Every line that holds "objects" should be shown.

[start Information shown]

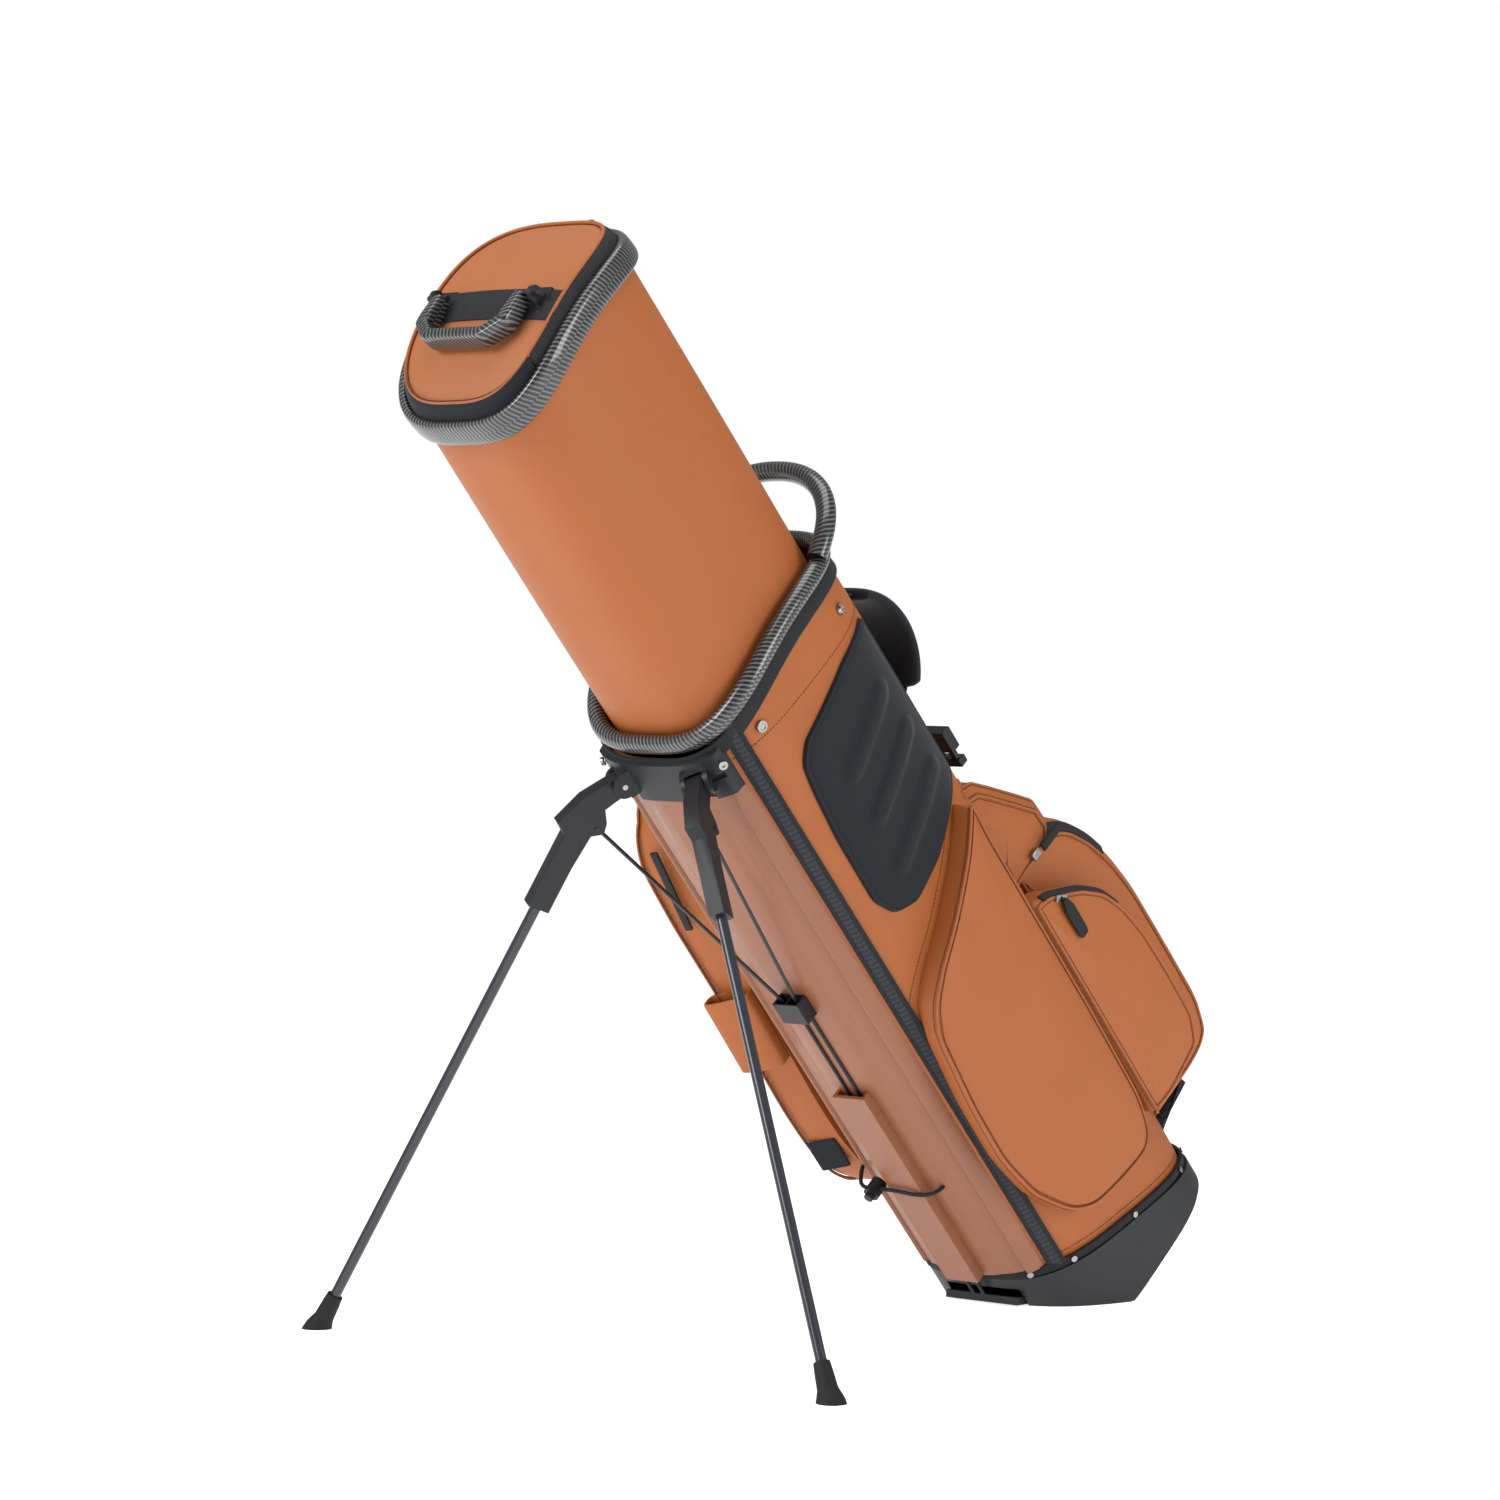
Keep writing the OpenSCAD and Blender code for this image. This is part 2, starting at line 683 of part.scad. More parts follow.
module base_shell() {
    color("darkslategray") lean() difference() {
        intersection() {
            union() {
                base_slab(8, 160, 3, 5);
                base_slab(3, 5, 0, 2);
                base_slab(0, 3, -5, -4);
            }
            below(band_z - 1, -band_fall);
        }
        intersection() {
            body_prism(-body_wall, 12, 212);
            translate([0, 0, 14]) rotate([0, lean_angle, 0]) translate([-heel_x + 12, -BIG, -BIG + 20]) cube(2 * BIG);
            translate([-60, -BIG, 0]) cube(2 * BIG);
        }
        under_floor();
        intersection() {
            translate([-BIG, -recess_y, -BIG]) cube([BIG - recess_x, 2 * recess_y, 2 * BIG]);
            union() {
                under_floor(18);
                translate([-BIG - 100, -BIG, -BIG]) cube([BIG, 2 * BIG, BIG + 96]);
            }
        }
        rod_tunnel();
        flap_hinge() rotate([90, 0, 0])
            cylinder(h = 2 * recess_y + 24, r = pin_r + pin_gap, center = true, $fn = 36);
    }
}

module rod_tunnel() {
    translate([-channel_x + 4, -channel_y + 4, 40]) cube([12, 2 * channel_y - 8, 120]);
}

module flap_hinge() {
    translate([-recess_x - 7, 0, (recess_x + 7 - heel_x) * tan(lean_angle) + 8.8]) children();
}

flap_length = 78;
module base_flap() {
    color("black") lean() flap_hinge() {
        rotate([90, 0, 0]) cylinder(h = 2 * recess_y - 2, r = 6, center = true, $fn = 36);
        rotate([90, 0, 0]) cylinder(h = 2 * recess_y + 20, r = pin_r, center = true, $fn = 36);
        rotate([0, lean_angle, 0]) translate([-flap_length, -recess_y + 1, -5])
            cube([flap_length, 2 * recess_y - 2, 8]);
    }
}

module base_band() {
    color("black") lean() body_layer(SLIT, 4, band_z - 0.6, -band_fall, band_z + 8.6, -band_fall);
}

module base_rivets() {
    color("silver") lean() for (t = [0:30:330]) {
        p = oval(body_a + 4.7, body_b + 4.7, OVAL_POWER, 12)[round(t / 30)] + [body_x, 0];
        if (abs(p[1]) > 60 || p[0] > 0)
            translate([p[0], p[1], band_z + 4 - p[0] * band_slope]) 
                rotate([0, 90, atan2(p[1] / pow(body_b, 2), (p[0] - body_x) / pow(body_a, 2))])
                cylinder(h = 1.6, r = 3.4, $fn = 24);
    }
}

// ---- hood ----------------------------------------------------------------------------------

module hood_tube() {
    color("chocolate") lean() intersection() {
        difference() {
            hood_prism(0, hood_low, 1300);
            hood_prism(-hood_wall, hood_low - 1, 1301);
        }
        below(hood_z + 28, collar_rise);
    }
}

module hood_rim() {
    color("dimgray") lean() {
        difference() {
            oval_ring(hood_x, hood_a + 1, hood_b + 1, hood_z + 16, collar_rise + 0.6, 8, 12);
            hood_prism(SLIT, 1000, 1400);
        }
    }
}

lid_z = 1293;
module lid_panel() {
    color("chocolate") lean() intersection() {
        hood_prism(-0.4, 1200, 1400);
        difference() {
            below(lid_z + 6, lid_rise);
            below(lid_z - 18, lid_rise);
        }
    }
}

// Zip tape round the hood's mouth, open at the front where the lid's hinge runs.
module lid_band(inner, outer) {
    intersection() {
        difference() {
            hood_prism(outer, 1150, 1400);
            hood_prism(inner, 1150, 1400);
        }
        difference() {
            below(lid_z - 4, lid_rise);
            below(hood_z + 30.6, collar_rise + 0.6);
        }
    }
}

hinge_x = 60;
module lid_hinge() {
    color("black") lean() intersection() {
        lid_band(0.3, 3);
        translate([-BIG - hinge_x, -BIG, 0]) cube([BIG, 2 * BIG, 2 * BIG]);
    }
}

module lid_zip() {
    color("black") lean() difference() {
        lid_band(0.3, 3.5);
        translate([-BIG - hinge_x + 0.4, -BIG, 0]) cube([BIG, 2 * BIG, 2 * BIG]);
    }
}

lid_mount_x = 3;
lid_mount_y = 64;
lid_top = lid_z + 6;
module on_lid() {
    translate([0, 0, lid_top]) rotate([0, -lid_rise, 0]) children();
}

module lid_mounts() {
    color("black") lean() on_lid() for (s = [-1, 1]) difference() {
        union() {
            translate([lid_mount_x - 15, s * lid_mount_y - 10, 0.1]) cube([30, 20, 2.6]);
            translate([lid_mount_x - 8, s > 0 ? lid_mount_y : -lid_mount_y - 5, 0.1]) cube([16, 5, 12]);
            translate([lid_mount_x, s * lid_mount_y + s * 2.5, 12]) rotate([90, 0, 0])
                cylinder(h = 5, r = 8, center = true, $fn = 36);
            translate([lid_mount_x, s * lid_mount_y, 12]) rotate([90, 0, 0])
                cylinder(h = 26, r = pin_r, center = true, $fn = 36);
        }
    }
}

module lid_handle() {
    bar = 8;
    color("dimgray") lean() on_lid() difference() {
        union() {
            for (s = [-1, 1]) {
                translate([lid_mount_x, s * (lid_mount_y - 7), 12]) rotate([90, 0, 0])
                    cylinder(h = 10, r = 9, center = true, $fn = 36);
                linear_piece([lid_mount_x, s * (lid_mount_y - 7)], [-34, s * (lid_mount_y - 7)]);
                linear_piece([-34, s * (lid_mount_y - 7)], [-52, s * 38]);
            }
            linear_piece([-52, 38], [-52, -38]);
        }
        for (s = [-1, 1]) translate([lid_mount_x, s * lid_mount_y, 12]) rotate([90, 0, 0])
            cylinder(h = 40, r = pin_r + pin_gap, center = true, $fn = 36);
    }
}

// A square bar with round ends from one point of the lid to another.
module linear_piece(p, q) {
    translate([0, 0, 5]) linear_extrude(14) hull() {
        translate(p) circle(r = 6, $fn = 32);
        translate(q) circle(r = 6, $fn = 32);
    }
}

module lid_sliders() {
    color("silver") lean() on_lid() for (s = [-1, 1])
        translate([hood_x + hood_a + 8, s * 26, -12]) cube([4, 12, 9], center = true);
}

body_shell();
divider_grid();
spine_shell();
spine_strips();
collar_ring();
collar_band();
collar_handle();
hip_pad();
side_pocket();
side_zip();
valuables_pocket();
ball_pocket();
ball_zip();
cooler_pocket();
cooler_zip();
far_pocket();
far_zip();
tee_sleeve();
towel_loop();
label_patch();
mesh_gore();
snap_buttons();
side_slider();
side_pull();
ball_slider();
ball_pull();
cooler_slider();
cooler_pull();
strap_pad();
strap_webbing();
strap_tab();
buckle_socket();
buckle_tongue();
stand_bracket();
bracket_screws();
leg_pins();
knuckle_near();
leg_near();
foot_near();
knuckle_far();
leg_far();
foot_far();
rod_near();
rod_far();
rod_carriage();
loop_cord();
cord_lock();
lock_button();
base_shell();
base_band();
base_rivets();
base_flap();
hood_tube();
hood_rim();
lid_panel();
lid_hinge();
lid_mounts();
lid_handle();
lid_zip();
lid_sliders();
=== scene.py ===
# %% [markdown]
# A golf bag leans on its two fold-out legs. The frame holds every hard part where it belongs, and
# this lesson dresses it: leather, moulded plastic, woven webbing, zips and striped carbon trim.

# %% Load the frame
import bpy
import bmesh
import json
import math
import mathutils
import numpy as np
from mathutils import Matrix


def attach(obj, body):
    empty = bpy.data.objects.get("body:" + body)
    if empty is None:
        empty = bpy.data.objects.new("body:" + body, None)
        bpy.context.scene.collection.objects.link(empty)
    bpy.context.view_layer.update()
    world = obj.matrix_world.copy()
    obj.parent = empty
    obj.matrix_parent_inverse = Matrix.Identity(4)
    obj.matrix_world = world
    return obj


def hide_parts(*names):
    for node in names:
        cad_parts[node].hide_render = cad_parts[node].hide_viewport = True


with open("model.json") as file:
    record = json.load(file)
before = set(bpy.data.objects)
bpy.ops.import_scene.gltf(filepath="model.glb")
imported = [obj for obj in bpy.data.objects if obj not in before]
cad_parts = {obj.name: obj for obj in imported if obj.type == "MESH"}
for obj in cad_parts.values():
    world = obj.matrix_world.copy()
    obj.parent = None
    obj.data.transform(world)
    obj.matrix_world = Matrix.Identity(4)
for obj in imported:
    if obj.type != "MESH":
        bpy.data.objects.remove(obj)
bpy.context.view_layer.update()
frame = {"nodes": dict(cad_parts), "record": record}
RECORD = frame["record"]
BODY_OF = {node: body for body, nodes in RECORD["behaviour"]["bodies"].items() for node in nodes}
SLOT_OF = {part["node"]: part["material_slot"] for part in RECORD["subparts"]}

# %% [markdown]
# A leaning bag is awkward to draw. So every shape is worked out in the bag's own upright axes, in
# millimetres: x from the legs to the rear pockets, y across, z up from the flat of the base. One
# function then leans the finished points over and turns them into metres. Every tilted edge is
# given by its height on the centre line and its slope.

# %% The bag's own axes
LEAN = math.radians(40.9)
REST_X = -48.0
REST_Z = 12 * math.tan(LEAN)
BODY = dict(centre=16, a=135, b=104)
HOOD = dict(centre=14, a=117, b=94)
RING = dict(centre=18, a=131, b=105)
COLLAR_Z, COLLAR_SLOPE = 874.0, math.tan(math.radians(8.0))
BAND_Z, BAND_SLOPE = 76.0, -math.tan(math.radians(16.5))
RIM_Z, RIM_SLOPE = 1263.0, math.tan(math.radians(8.0))
LID_Z, LID_SLOPE = 1290.6, math.tan(math.radians(9.0))
ZIP_Z, ZIP_SLOPE = 1280.5, math.tan(math.radians(8.5))
LID_CROWN = 5
OVAL_POWER = 3.2
print("the bag leans", round(math.degrees(LEAN), 1), "degrees")


def place(points):
    """Leans points of the bag's axes: shift the rest point to the origin, turn about Y, mm to m."""
    p = np.asarray(points, float)
    x = p[..., 0] - REST_X
    z = p[..., 2] - REST_Z
    ahead = x * math.cos(LEAN) - z * math.sin(LEAN)
    above = x * math.sin(LEAN) + z * math.cos(LEAN)
    return np.stack([ahead, p[..., 1], above], -1) / 1000


def unit(vectors):
    """Each vector divided by its own length."""
    return vectors / np.maximum(np.linalg.norm(vectors, axis=-1, keepdims=True), 1e-9)


# %% [markdown]
# Most outlines on a bag are ovals or rounded panels. It helps to have their points evenly spaced,
# because stripes, stitches and zip teeth then come out evenly too.

# %% Paths
def even(path, count, closed=True):
    """Points at equal steps of length along a path."""
    p = np.asarray(path, float)
    p = np.vstack([p, p[:1]]) if closed else p
    length = np.r_[0, np.cumsum(np.linalg.norm(np.diff(p, axis=0), axis=1))]
    steps = np.linspace(0, length[-1], count + 1)[:-1] if closed else np.linspace(0, length[-1], count)
    return np.stack([np.interp(steps, length, p[:, k]) for k in range(p.shape[1])], 1)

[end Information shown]

_The reply:_
    empty = bpy.data.objects.get("body:" + body)
        empty = bpy.data.objects.new("body:" + body, None)
        bpy.context.scene.collection.objects.link(empty)
before = set(bpy.data.objects)
imported = [obj for obj in bpy.data.objects if obj not in before]
        bpy.data.objects.remove(obj)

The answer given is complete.